Since then, the companies have run a gauntlet of withering criticism and government complaints that they violate users' privacy, dull kids' brains, cheat their competitors, and undermine American democracy.

  • Their CEOs have regularly trooped or Zoomed to Capitol Hill, with Mark Zuckerberg alone appearing a half-dozen times for countless hours of "I'll get back to you on that"s.
  • They have been sued as monopolists by the Department of Justice and coalitions of states (Google) and by the Federal Trade Commission (Facebook) as well as by the European Union on multiple fronts.
  • They have had to pay a variety of record fines, including Google's $5 billion EU antitrust fine and Facebook's $5 billion Federal Trade Commission penalty in 2019. (Shareholders were delighted it wasn't bigger.)
  • They have infuriated politicians on both sides of the U.S. partisan divide — conservatives believe they've been censored, and progressives believe social media promotes misinformation.
  • They have been painted as villains in a popular documentary ("The Social Dilemma"), on "60 Minutes," and in countless cover stories and books.

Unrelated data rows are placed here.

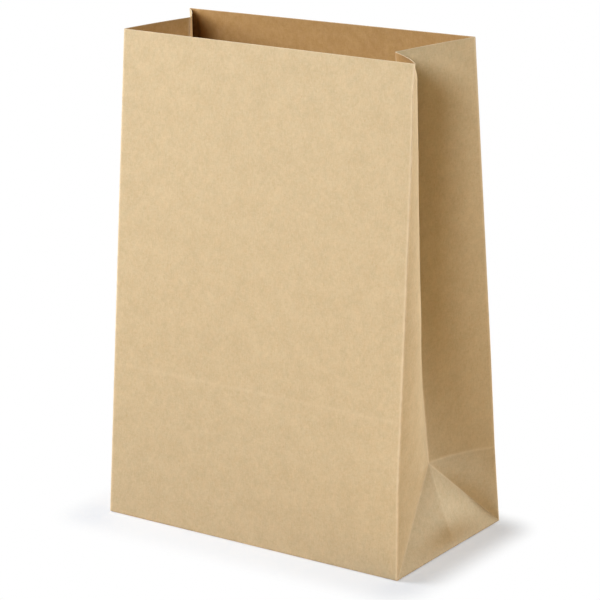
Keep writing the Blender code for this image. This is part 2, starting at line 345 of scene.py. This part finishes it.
def on_slant(point):
    """Whether a point lies on a slanting crease of a base triangle."""
    u, v = flat[point]
    nearest = min(abs(u - RIGHT_MIDDLE), abs(u - LEFT_MIDDLE))
    return 0 <= v <= HALF and abs(HALF - nearest - v) < TOLERANCE


# The slanting creases run corner to corner through the cells, and stay crisp
slant_points = [point for point in bm.verts if on_slant(point)]
bmesh.ops.connect_verts(bm, verts=slant_points)
for point in slant_points:
    for edge in point.link_edges:
        if on_slant(edge.other_vert(point)):
            edge.smooth = False


def under_lap(point):
    """Whether a point lies on the lap's inner layer, at the bottom fold or beyond it."""
    u, v = flat[point]
    return u <= SEAM_LAP + TOLERANCE and v <= TOLERANCE


# There the inner layer is trimmed, and the outer one carries on alone
trimmed = [face for face in bm.faces if all(under_lap(point) for point in face.verts)]
bmesh.ops.delete(bm, geom=trimmed, context="FACES")

# The sheet's own map is its flat pattern, one unit to 600 mm
MAP_SIZE = 0.600
pattern = bm.loops.layers.uv.new("flat_pattern")
for face in bm.faces:
    for loop in face.loops:
        u, v = flat[loop.vert]
        loop[pattern].uv = (u / MAP_SIZE, (v + BOTTOM_REACH) / MAP_SIZE)
    face.smooth = True
mesh = bpy.data.meshes.new("folded_sheet")
bm.to_mesh(mesh)
bm.free()
bag = bpy.data.objects.new("folded_sheet", mesh)
thickness = bag.modifiers.new("Paper", "SOLIDIFY")
thickness.thickness = PAPER
thickness.offset = -1.0
thickness.use_rim = True
thickness.material_offset = 1
thickness.material_offset_rim = 2


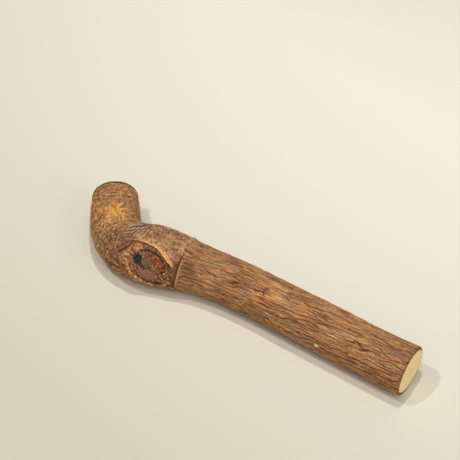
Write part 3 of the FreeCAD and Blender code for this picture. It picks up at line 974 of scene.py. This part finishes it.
def woundFloor(x, y):  # height over the plain bark in mm, and colour masks
    f = floorShape
    flat = np.stack([x, y, 0 * x], -1)
    ragged, fine = noise(flat / 2.3, 81), noise(flat / 0.9, 82)
    grit = noise(flat / 0.5, 83)
    right, up = x + 0.5 * ragged, y + 0.5 * noise(flat / 2.3, 84)
    near, own = cells(flat / 1.5, 85)[::2]
    crumb = smooth(0.65, 0.1, near) * smooth(0.2, 0.5, own)
    height = f["level"] + 0.5 * ragged + 0.35 * fine + 0.14 * grit + 0.3 * crumb

    # a rounded band under the lip, and a dark line along its inside
    fromLip, lipShare = strokeDistance(right, up, wound["lipPath"])
    band = smooth(-0.4, 0.6, -insideOutline(right, up, wound["stubEdge"])) * smooth(7.2, 5.0, fromLip)
    bandHeight = f["bandLevel"] + f["bandSwell"] * np.sin(np.clip((fromLip - 1.0) / 4.6, 0, 1) * math.pi)
    bandHeight = bandHeight + 0.2 * fine + 0.12 * grit
    bandFibres = noise(np.stack([lipShare * 16, fromLip / 1.3, 0 * x], -1), 86)
    bandHeight = bandHeight - 0.25 * groove(bandFibres, 0.2)
    height = height * (1 - band) + bandHeight * band
    fromLine, lineShare = strokeDistance(right, up, f["innerLine"])
    line = bump(fromLine, 0.7) * smooth(0, 0.12, lineShare) * smooth(1.0, 0.9, lineShare)
    height = height - f["lineDepth"] * line

    # a calm patch low down, a golden one at the upper left, crumbs at the right
    calmX, calmY = (x + 2.2) / 8.6, (y + 10.2) / 4.6
    calm = smooth(1.25, 0.7, np.hypot(calmX, calmY + 0.12 * calmX) + 0.12 * ragged)
    height = height * (1 - calm) + (f["calmLevel"] + 0.12 * ragged + 0.05 * grit) * calm
    goldPatch = smooth(1.2, 0.5, np.hypot((x + 13.4) / 5.0, (y - 10.6) / 3.4) + 0.25 * ragged)
    height = height + goldPatch * (0.55 + 0.5 * crumb)
    crumbled = smooth(9.5, 13.5, x - 0.3 * y) * (1 - band)
    height = height + crumbled * (0.5 * crumb + 0.35 * ragged + 0.3)

    # the lower rim rises to the bark, with a crack inside it
    crack = bump(strokeDistance(right, up, f["rimCrack"])[0], 0.75)
    rimRise = smooth(2.6, 0.2, insideOutline(right, up, wound["edge"])) * smooth(0.6, -4, y)
    height = height * (1 - 0.8 * rimRise) + (0.1 + 0.5 * crumb) * rimRise - f["crackDepth"] * crack
    height, dark, blue = digHollows(x, y, height, 0.14 * ragged + 0.08 * fine)

    # painted shadow on the floor just under the lip
    paintedLipShadow = bump(fromLip - 0.4, 1.2) * smooth(0.06, 0.25, lipShare)
    golden = goldPatch * smooth(-0.6, 0.2, fine) + rimRise * smooth(0.1, 0.6, crumb + 0.4 * fine)
    # painted shade: the pits, the inner line, the rim crack, the fine grooves and the strip under the lip are
    # painted darker
    dark = dark + line + crack + paintedLipShadow + 0.4 * groove(fine, 0.16) * (1 - calm)
    masks = {"band": np.clip(band + 0.6 * crumbled * smooth(0.0, 0.5, ragged), 0, 1), "calm": calm,
             "green": bump(np.hypot(x + 3.0, y - 1.6), 3.4), "golden": np.clip(golden, 0, 1),
             "dark": np.clip(dark, 0, 1), "blue": blue, "flow": flat * mm}
    return height, masks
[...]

Yes, but: So far the assault has barely scratched these companies' gleaming confidence.

  • Some, particularly in the social media sector, have taken a reputational hit from 3 1/2 years of this assault.
  • But their profits are up across the board and they sit on massive hoards of cash.
  • They are barreling ahead with acquisitions and new projects as if all the investigations and lawsuits weren't happening.

And, crucially, the nonstop barrage of high-profile CEO hearings and scathing reports has so far failed to produce any significant new law reining in tech's power.

  • Congress has yet to go down the avenue of legislation tech firms most fear — changing Section 230 of the Communications Decency Act, which made today's internet possible by protecting online providers from liability for user-contributed content.
  • Critics cheered the 2018 passage of SESTA/FOSTA, a law aimed at online sex trafficking, and saw it as a first step toward modifying 230.

The Biden administration has appointed some tough critics of tech power, and hostility to tech is bipartisan.

  • But the parties diagnose the problem differently, and getting any legislation passed in a bitterly and evenly divided Congress is still a long shot.

What's next: It's not that tech leaders don't see any threats on the horizon — they live by the slogan popularized by Intel's Andy Grove, "Only the paranoid survive." But their fears lie in different directions than those mapped by techlash critiques.

What keeps tech CEOs awake at night are questions like:

  • Where can we find new growth? Showing percentage gains year after year is tough when you're serving billions of customers and delivering record profits already.
  • Are we losing the kids? Tech incumbents age along with their cohorts of early adopters, and each new demographic wave threatens to drown whoever surfed the last one to success.
  • Are we losing our employees? A younger workforce is increasingly trying to hold firms to their idealistic mission statements and public rhetoric and protesting when they see ethical lapses, signs of bias and other problems.
  • Will the next platform shift disrupt us? Every decade or two a new dominant mode of computing — like PCs, the internet or the smartphone — reshapes the industry's landscape, and those moments are when Goliaths fall and Davids rise.

The bottom line: Antitrust lawsuits could still bite, and new legislation could still win approval. But right now the tech giants still have way more to fear from one another than from anyone else.